Рискуя вызвать насмешку в людях практических или непосвященных, в СТИ становишься сентиментальным и не чувствуешь от этого неловкости. Крепишься, хмуришься, хочешь быть строгим, а потом все равно «рассиропишься», видя, как в фойе за общим столом под белой скатертью зрители пьют чай. И тоже хочется усесться в старый кожаный диван с валиками (именно «в»!), который вздохнет и причмокнет, приняв тебя в объятия. А то взять да и произнести речь перед «многоуважаемым шкафом» в фойе, разглядывая стоящие в нем хорошие книжки – те, что в этом доме читают и играют на сцене, потому они в шкафу и стоят: Шекспир и Диккенс, Островский и Достоевский, Гоголь и Лесков, Платонов и Чехов…
Сама эта возможность – жить, как хочется, да еще в молодости, да еще в начале творческого пути и при нашем диком капитализме – вызывает жгучую зависть. Бывшие студенты Женовача, возможно, и не понимают, как крупно им повезло. «Никогда человек не бывает доволен тем, что у него есть» – мудрый А.П.! Осознать это счастье куда острее счастливцев способен лишь тот, кто был им обделен: например, первый актерский курс О. Табакова, «Табакеркой» так и не ставший, или щукинская «Ученая обезьяна», которую угробил дефолт, или нынешний курс Г. Козлова в Питере, который театром так никак и не станет… Но хорошо бы понять, что это нормально – так жить, так начинать, так постепенно расти и умнеть. (Если, конечно, мы хотим вернуть себе великий театр.) Без роскоши, но чисто и уютно. Весело и со смыслом. И сколько бы ни продлилась эта идиллия (а она, конечно, не вечна), в своей взрослой жизни эти актеры станут уже другими,
Собственно, С. Женовач это и понимает, коль скоро выбирает для сцены не чеховские водевили или рассказы Чехонте, а грустную повесть «Три года»: историю о быте и нравах в московской купеческой среде столетней давности. Историю о любви и ненависти, вере и безверии; историю хорошего, но слабого человека Алексея Лаптева, который так и не стал ни доктором, ни писателем, как Чехов. «Ни гибкости, ни смелости, ни сильной воли; я боюсь за каждый свой шаг, точно меня выпорют; я робею перед ничтожествами, идиотами, скотами, стоящими неизмеримо ниже меня умственно и нравственно; я боюсь дворников, швейцаров, городовых, жандармов, я всех боюсь…». Хотя… для человека, способного так страдать и так себя анализировать, еще не все потеряно. «Поживем – увидим» – последние слова повести и спектакля.

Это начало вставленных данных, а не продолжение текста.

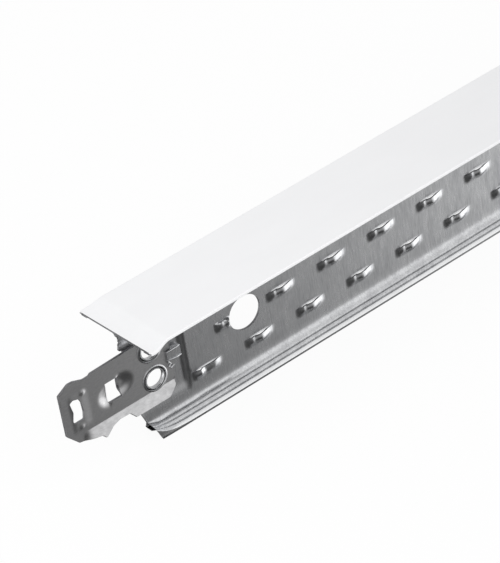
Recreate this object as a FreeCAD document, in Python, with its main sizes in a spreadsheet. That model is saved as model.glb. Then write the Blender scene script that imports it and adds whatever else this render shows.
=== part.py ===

Чехов написал повесть, когда ему было 35. Она, конечно, автобиографична. Актеры – на пять-десять лет моложе автора, а их мастер – лет на десять старше. Можно сказать, что в этой работе встретились три главных поколения, которые способны понять друг друга, потому что в эти три десятилетия человеком делается жизнь: совершаются главные поступки и ошибки, делается выбор, особо остро и трагически думается о любви, о смысле, о смерти.
История рассказана Женовачом сухо, скупо. Для него – непривычно жестко. Без аллюзий. Он не любит «фиг в кармане», концепций, он рассказчик, а не борец. Ему ближе эпический жанр, а не трагедия, и пора нам с этим смириться, не ставя ему без конца это в вину. Аллюзии рождаются сами, и потому так тянет размышлять «вокруг» спектакля, думая не только о героях, но и о создателях.
Женовач умеет читать, не пропуская самые важные слова. Это вроде бы просто, но поди попробуй. Его молодые актеры пока не разучились играть, искренне волнуясь и вкладываясь. В этом спектакле одна главная роль и много маленьких: Лаптев – в черном, остальные – в белом, свита играет короля. Но приятно видеть, как тщательно сделаны и «мимолетности». Давно определившиеся лидеры этой труппы М. Шашлова (Полина) и А. Шибаршин (Костя) играют тут, скорее, привычно. Зато неожиданно раскрываются и «подтягиваются» к ним А. Обласов (Панауров), Г. Служитель (Ярцев) и О. Калашникова (Юлия), актриса, так рано и некстати лишившаяся замечательно сыгранной, зрелой своей роли в Островском.